+++ DATA

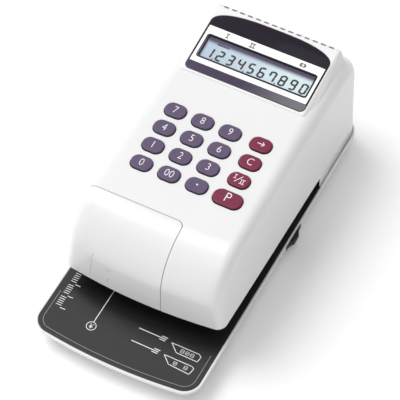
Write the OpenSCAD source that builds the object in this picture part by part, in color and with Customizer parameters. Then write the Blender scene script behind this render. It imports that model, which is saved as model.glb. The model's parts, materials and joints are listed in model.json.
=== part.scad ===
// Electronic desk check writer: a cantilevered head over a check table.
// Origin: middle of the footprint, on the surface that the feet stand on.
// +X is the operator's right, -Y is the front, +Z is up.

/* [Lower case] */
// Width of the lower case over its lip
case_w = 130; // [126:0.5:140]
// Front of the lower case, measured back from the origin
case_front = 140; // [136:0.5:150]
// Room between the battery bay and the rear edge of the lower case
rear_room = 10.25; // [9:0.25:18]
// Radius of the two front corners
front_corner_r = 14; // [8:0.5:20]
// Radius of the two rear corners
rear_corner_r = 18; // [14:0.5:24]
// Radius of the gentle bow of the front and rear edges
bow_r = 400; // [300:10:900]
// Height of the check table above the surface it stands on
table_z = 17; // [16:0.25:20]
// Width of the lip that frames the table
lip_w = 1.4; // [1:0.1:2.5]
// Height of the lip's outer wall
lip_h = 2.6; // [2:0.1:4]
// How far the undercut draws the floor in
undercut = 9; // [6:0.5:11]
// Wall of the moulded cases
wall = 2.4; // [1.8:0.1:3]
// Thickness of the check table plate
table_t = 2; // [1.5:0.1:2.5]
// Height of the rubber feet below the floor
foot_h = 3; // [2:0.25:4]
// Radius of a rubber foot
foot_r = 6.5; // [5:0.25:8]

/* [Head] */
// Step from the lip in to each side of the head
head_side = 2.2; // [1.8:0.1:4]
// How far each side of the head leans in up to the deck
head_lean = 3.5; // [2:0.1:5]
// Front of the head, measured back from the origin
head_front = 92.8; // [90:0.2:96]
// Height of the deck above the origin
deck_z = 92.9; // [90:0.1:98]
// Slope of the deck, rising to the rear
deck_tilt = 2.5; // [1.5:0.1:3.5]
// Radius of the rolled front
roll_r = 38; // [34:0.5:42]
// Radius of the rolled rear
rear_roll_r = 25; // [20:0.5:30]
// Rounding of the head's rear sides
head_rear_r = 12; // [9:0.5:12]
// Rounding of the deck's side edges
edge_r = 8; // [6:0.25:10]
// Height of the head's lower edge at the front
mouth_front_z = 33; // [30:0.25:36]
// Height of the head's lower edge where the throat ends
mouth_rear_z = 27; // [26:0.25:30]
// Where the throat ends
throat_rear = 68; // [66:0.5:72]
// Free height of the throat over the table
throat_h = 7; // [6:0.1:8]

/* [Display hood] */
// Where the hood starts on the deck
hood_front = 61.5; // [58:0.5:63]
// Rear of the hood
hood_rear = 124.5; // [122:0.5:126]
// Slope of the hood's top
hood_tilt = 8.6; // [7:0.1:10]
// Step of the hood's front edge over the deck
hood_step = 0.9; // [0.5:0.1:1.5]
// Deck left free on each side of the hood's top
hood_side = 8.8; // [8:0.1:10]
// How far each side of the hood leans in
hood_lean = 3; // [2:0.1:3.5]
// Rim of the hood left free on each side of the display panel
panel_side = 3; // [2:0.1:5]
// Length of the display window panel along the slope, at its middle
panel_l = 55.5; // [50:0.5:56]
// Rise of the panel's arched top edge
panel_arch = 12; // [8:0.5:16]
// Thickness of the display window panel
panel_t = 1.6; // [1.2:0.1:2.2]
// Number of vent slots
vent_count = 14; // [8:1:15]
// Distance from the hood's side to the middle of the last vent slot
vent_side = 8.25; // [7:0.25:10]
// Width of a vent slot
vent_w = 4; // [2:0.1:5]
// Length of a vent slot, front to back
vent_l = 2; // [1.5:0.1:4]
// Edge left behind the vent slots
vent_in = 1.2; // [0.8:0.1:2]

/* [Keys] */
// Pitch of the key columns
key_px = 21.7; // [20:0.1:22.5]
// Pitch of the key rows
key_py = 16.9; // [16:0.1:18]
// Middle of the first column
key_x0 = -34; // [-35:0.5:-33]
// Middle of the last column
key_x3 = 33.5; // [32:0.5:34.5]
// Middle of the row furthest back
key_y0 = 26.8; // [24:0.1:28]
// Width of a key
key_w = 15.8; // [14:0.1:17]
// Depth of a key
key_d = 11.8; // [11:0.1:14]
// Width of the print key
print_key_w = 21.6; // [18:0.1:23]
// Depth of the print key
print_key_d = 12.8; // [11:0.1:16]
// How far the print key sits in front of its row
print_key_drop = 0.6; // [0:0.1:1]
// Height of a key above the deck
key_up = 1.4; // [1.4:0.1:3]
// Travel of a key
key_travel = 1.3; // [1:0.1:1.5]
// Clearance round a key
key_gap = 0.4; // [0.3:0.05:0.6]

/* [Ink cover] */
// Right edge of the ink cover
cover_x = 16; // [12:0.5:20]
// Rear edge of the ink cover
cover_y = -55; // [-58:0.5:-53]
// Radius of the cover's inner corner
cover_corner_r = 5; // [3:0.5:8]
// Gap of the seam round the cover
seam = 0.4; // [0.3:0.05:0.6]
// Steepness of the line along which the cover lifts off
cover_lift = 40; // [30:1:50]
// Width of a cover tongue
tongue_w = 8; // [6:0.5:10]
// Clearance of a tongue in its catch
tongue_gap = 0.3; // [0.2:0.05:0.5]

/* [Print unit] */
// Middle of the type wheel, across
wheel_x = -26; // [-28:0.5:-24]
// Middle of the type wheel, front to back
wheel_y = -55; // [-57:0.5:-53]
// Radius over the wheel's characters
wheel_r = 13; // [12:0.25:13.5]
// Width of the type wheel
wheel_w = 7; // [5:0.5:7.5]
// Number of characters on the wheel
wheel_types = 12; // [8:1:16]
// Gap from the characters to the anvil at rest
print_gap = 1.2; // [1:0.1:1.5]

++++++

PROBLEM TO WORK ON —
Write out a verbatim copy of the data, beginning with its first line and ending with the line that contains "front, +Z is up.".

EXERCISE SOLUTION —
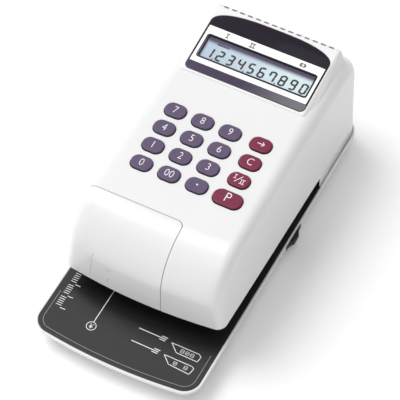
Write the OpenSCAD source that builds the object in this picture part by part, in color and with Customizer parameters. Then write the Blender scene script behind this render. It imports that model, which is saved as model.glb. The model's parts, materials and joints are listed in model.json.
=== part.scad ===
// Electronic desk check writer: a cantilevered head over a check table.
// Origin: middle of the footprint, on the surface that the feet stand on.
// +X is the operator's right, -Y is the front, +Z is up.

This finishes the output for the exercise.